I also learned of this from Roadside America but that was a long time ago. It was a planned stop on last year's attempt at this trip. The tall marker stands on the border between New York and New Jersey. Pennsylvania touches the two states at the smaller marker near the water.

Some online chatter about scenic highways alerted me to NY-97 north of Port Jervis, New York, and that led to me planning an overnight in the historic Erie Hotel. Originally built in 1890, a 1994 fire resulted in some major restoration. The rooms (here's mine) are quite nice and the restaurant is superb. It was lunch time when I checked in and dinner time when I returned from a drive. The place was pretty full on both occasions which is why I have no pictures of the interior. I do have a picture of the stairs leading to the rooms.

There is one caveat to staying here and it could be an important one for some. The bar is a popular one and usually has entertainment on weekends. A band was scheduled for last night but, for reasons unknown to me, did not appear. But the recorded music that filled the void could definitely be heard in second floor rooms including mine at the rear of the building. This old rock 'n' roller isn't bothered by this sort of thing and tends to consider the sounds of a band that doesn't suck an amenity. Anyone likely to be annoyed by this should probably sleep elsewhere but might still consider dinner and/or a drink.
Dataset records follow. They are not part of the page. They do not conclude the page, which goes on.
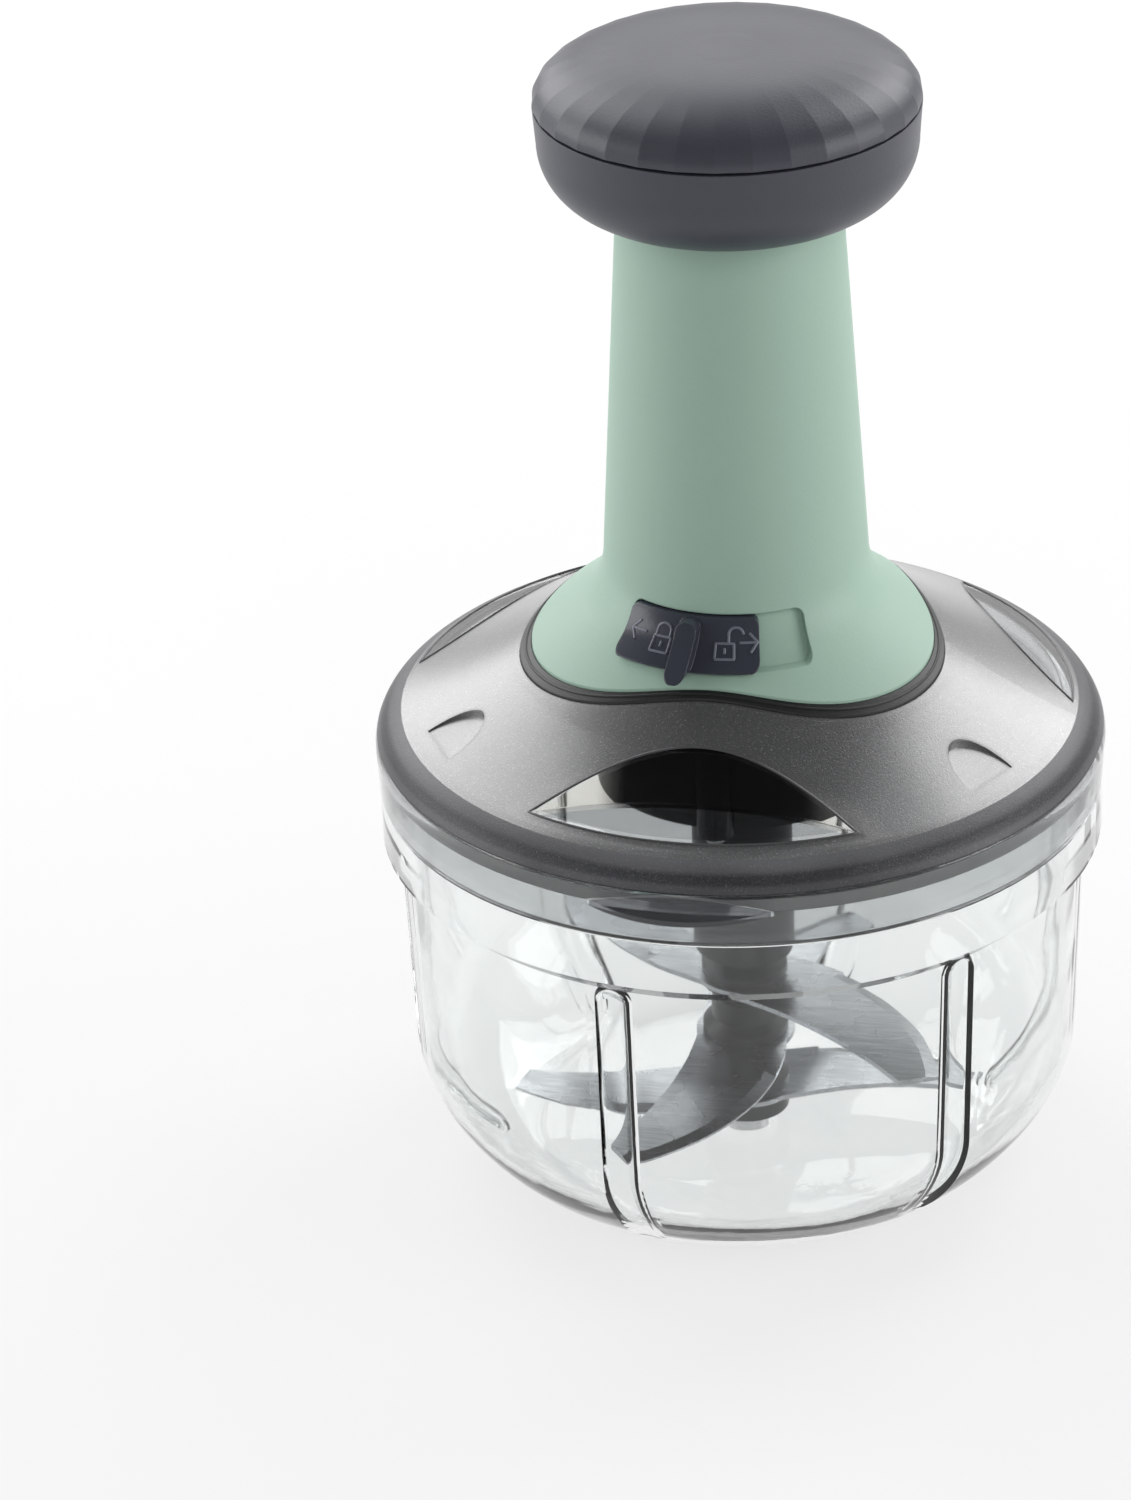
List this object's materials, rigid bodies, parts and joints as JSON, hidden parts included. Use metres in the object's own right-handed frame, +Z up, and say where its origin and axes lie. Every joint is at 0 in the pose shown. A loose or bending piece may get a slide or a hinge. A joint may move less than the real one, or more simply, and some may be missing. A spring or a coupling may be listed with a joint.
{
  "type": "plunger food chopper",
  "caption": "Press-top food chopper: clear round bowl, smoke lid with a tall green column, big dark push knob, spinning blades inside.",
  "frame": {"origin": "middle of the bowl's flat underside", "axes": "+Z up along the axis of bowl, column and knob, -Y towards the front of the lid, where the lock slider and the tab are"},
  "size_m": [0.1366, 0.1405, 0.2236],
  "materials": {
    "clear": "clear polished plastic",
    "smoke": "smoke-grey translucent plastic, frosted on top and polished at the border",
    "sage": "matt sage green",
    "slate": "soft satin dark grey",
    "slider": "satin blue-grey",
    "dark": "satin dark grey",
    "white": "natural white, low friction",
    "seal": "soft translucent",
    "gasket": "matt",
    "blade": "ground stainless",
    "steel": "satin",
    "spring": "drawn wire",
    "screws": "zinc plated"
  },
  "bodies": {
    "bowl": {"bowl": "clear", "blade_pivot_pin": "steel"},
    "blades": {"blade_post": "dark", "blade_lower": "blade", "blade_middle": "blade", "blade_upper": "blade"},
    "lid": {"lid_shell": "smoke", "lid_seal": "seal", "column_shell": "sage", "column_gasket": "gasket", "column_screws": "screws", "guide_sleeve": "white", "lock_detent": "spring", "drive_housing": "dark", "drive_cover": "dark", "cover_screws": "screws", "screw_bearing": "white", "return_spring": "spring"},
    "plunger": {"plunger_tube": "dark", "drive_nut": "white", "knob_cap": "slate", "knob_collar": "slate", "knob_screws": "screws"},
    "screw": {"drive_screw": "steel", "screw_clip": "spring", "ratchet_driver": "white", "ratchet_pawls": "steel", "pawl_springs": "spring"},
    "output": {"output_coupling": "dark"},
    "lock": {"lock_slider": "slider", "lock_catch": "dark"}
  },
  "joints": [
    {"name": "lid_lift", "type": "slide", "parent": "bowl", "child": "lid", "axis": [0, 0, 1], "range_m": [0, 0.12]},
    {"name": "plunger_slide", "type": "slide", "parent": "lid", "child": "plunger", "axis": [0, 0, 1], "range_m": [0, 0.046], "deforming": ["return_spring"]},
    {"name": "screw_spin", "type": "hinge", "parent": "lid", "child": "screw", "pos_m": [0, 0, 0.1], "axis": [0, 0, -1], "range_deg": [0, 690.5]},
    {"name": "output_spin", "type": "hinge", "parent": "lid", "child": "output", "pos_m": [0, 0, 0.09], "axis": [0, 0, -1], "range_deg": [0, 690.5]},
    {"name": "blade_spin", "type": "hinge", "parent": "bowl", "child": "blades", "pos_m": [0, 0, 0.01], "axis": [0, 0, -1], "range_deg": [0, 690.5]},
    {"name": "lock_turn", "type": "hinge", "parent": "lid", "child": "lock", "pos_m": [0, 0, 0.119], "axis": [0, 0, 1], "range_deg": [0, 19]}
  ],
  "couplings": [
    {"joint": "screw_spin", "follows": "plunger_slide", "rad_per_m": 261.8},
    {"joint": "output_spin", "follows": "plunger_slide", "rad_per_m": 261.8},
    {"joint": "blade_spin", "follows": "plunger_slide", "rad_per_m": 261.8}
  ]
}
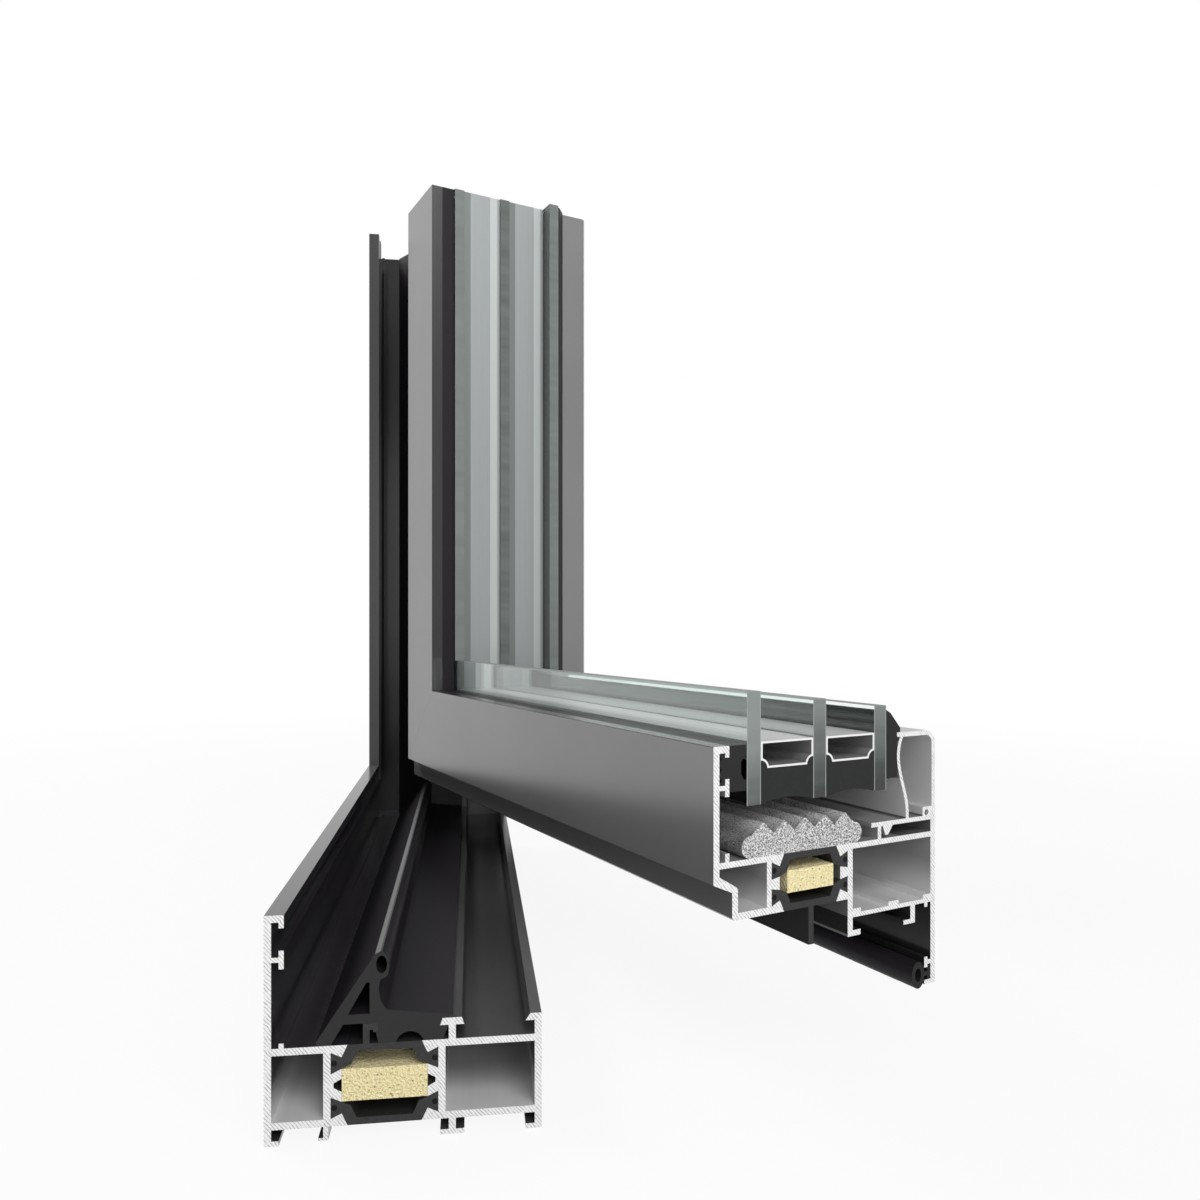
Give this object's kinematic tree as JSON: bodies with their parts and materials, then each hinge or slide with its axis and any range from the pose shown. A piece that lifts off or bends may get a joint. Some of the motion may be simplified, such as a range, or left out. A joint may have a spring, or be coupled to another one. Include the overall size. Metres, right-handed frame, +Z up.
{
  "type": "cutaway corner sample of an aluminium window",
  "caption": "Cut-open corner of an inward-opening aluminium window: fixed frame corner and the open corner of its glazed sash, showing the insulated profiles in section.",
  "frame": {"origin": "underside of the sill's inner foot, half way along it", "axes": "+X along the sill away from the jamb, +Y from outside to inside, +Z up"},
  "size_m": [0.3554, 0.2043, 0.364],
  "materials": {
    "black_coated_aluminium": "satin powder coating",
    "grey_coated_aluminium": "satin metallic powder coating",
    "black_polyamide": "matt",
    "black_rubber": "matt",
    "yellow_foam": "open cut foam",
    "grey_foam": "open cut foam",
    "glass": "polished",
    "spacer": "plain",
    "edge_sealant": "matt",
    "hinge_metal": "satin metallic powder coating"
  },
  "bodies": {
    "root": {"edge_seal_inner": "edge_sealant", "edge_seal_outer": "edge_sealant", "hinge_frame_leaf": "hinge_metal", "hinge_pin": "hinge_metal", "hinge_sash_leaf": "hinge_metal", "jamb_centre_gasket": "black_rubber", "jamb_foam": "yellow_foam", "jamb_profile_inner": "black_coated_aluminium", "jamb_profile_outer": "black_coated_aluminium", "jamb_strip_lower": "black_polyamide", "jamb_strip_upper": "black_polyamide", "pane_inner": "glass", "pane_middle": "glass", "pane_outer": "glass", "rail_bead": "grey_coated_aluminium", "rail_bead_gasket": "black_rubber", "rail_foam": "yellow_foam", "rail_glazing_gasket": "black_rubber", "rail_overlap_gasket": "black_rubber", "rail_profile_inner": "grey_coated_aluminium", "rail_profile_outer": "grey_coated_aluminium", "rail_rebate_foam": "grey_foam", "rail_strip_lower": "black_polyamide", "rail_strip_upper": "black_polyamide", "sill_centre_gasket": "black_rubber", "sill_foam": "yellow_foam", "sill_profile_inner": "black_coated_aluminium", "sill_profile_outer": "black_coated_aluminium", "sill_strip_lower": "black_polyamide", "sill_strip_upper": "black_polyamide", "spacer_inner": "spacer", "spacer_outer": "spacer", "stile_bead": "grey_coated_aluminium", "stile_bead_gasket": "black_rubber", "stile_foam": "yellow_foam", "stile_glazing_gasket": "black_rubber", "stile_overlap_gasket": "black_rubber", "stile_profile_inner": "grey_coated_aluminium", "stile_profile_outer": "grey_coated_aluminium", "stile_rebate_foam": "grey_foam", "stile_strip_lower": "black_polyamide", "stile_strip_upper": "black_polyamide"}
  },
  "joints": []
}
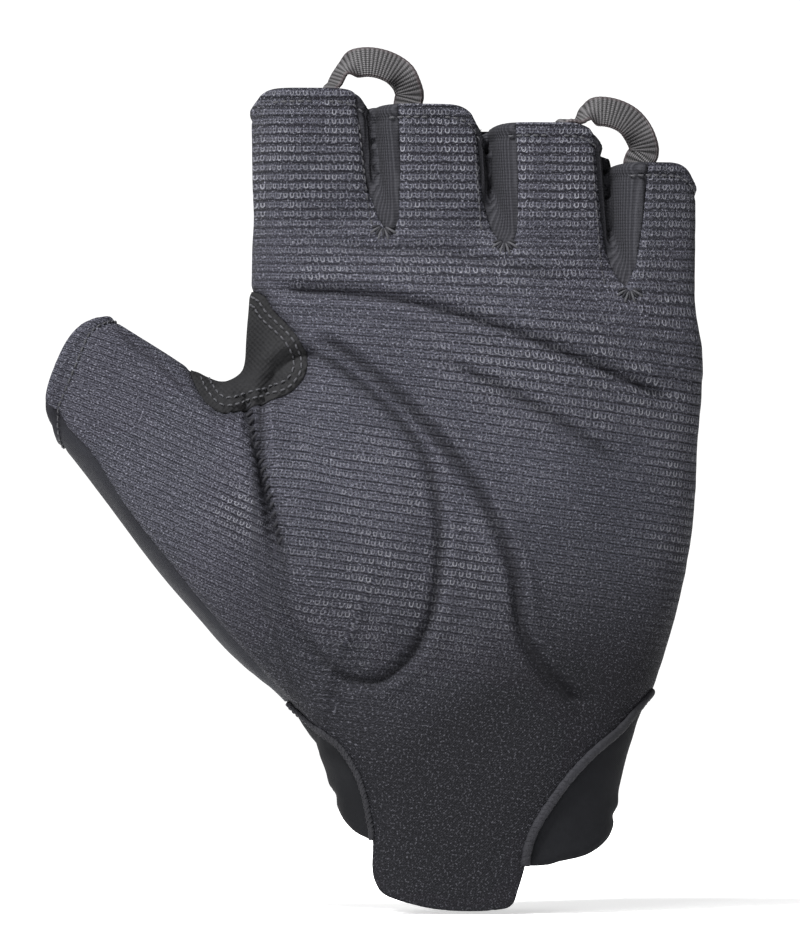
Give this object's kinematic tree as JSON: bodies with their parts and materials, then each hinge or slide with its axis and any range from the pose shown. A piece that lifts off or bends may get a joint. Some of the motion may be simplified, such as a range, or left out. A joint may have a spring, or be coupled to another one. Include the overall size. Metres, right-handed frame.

The bar at the Erie also serves as the hotel's "front desk" so I was able to enjoy a cold one while putting my license number and such on the little card. I was also able to ask the desk clerk/bartender about the scenic road I'd heard about. The main attraction is a an area called Hawks Nest and that, she told me, was half closed with "an ugly red light". I, of course, opted to go anyway but didn't even make it to the ugly night initially. At the NY-42 and NY-97 split, flashing lights and waving policemen directed traffic onto NY-42. NY-97 is the designated scenic route. I turned left in a couple of miles and looped back to NY-97 on some fairly nice country two-lane. At the other end, I was able to talk briefly with the fellow directing traffic but he knew nothing either. A big red cloth sign on a frame announced an "Emergency Detour".

I pulled into a parking lot at a trail head and looked over the signs there. One of the things marked on the map was a Museum of Colonial History that looked to be about 25 or 30 miles away. I selected that as my turn around point and headed off on NY-97 along the banks of the Delaware River. The museum was closed for the season but the drive was certainly worthwhile for its own sake.

I had been tempted to stop here on the way north but decided to hold off until the drive back. They say that John Roebling used the bridge in Cincinnati as a rehearsal for the Brooklyn Bridge. This was one of his rehearsals for the Cincinnati bridge. In the 1840s he built four similar aqueducts for the D & H Canal. This is the only one remaining making it the oldest wire suspension bridge in the country. Most of the iron work, including the cables, is original. Cars now drive where six feet of water once carried canal boats over the river. Learn more about it here.

By the time I again reached Hawks Nest, the emergency was over and I could continue on NY-97. The bartender's comments now made sense as I saw that "half closed" meant one lane was blocked for repairs and "ugly red light" referred to the traffic signals that controlled the one lane traffic through the area. Cars stopped at the light can be seen in the distance in the next to last photograph and up close in the last one.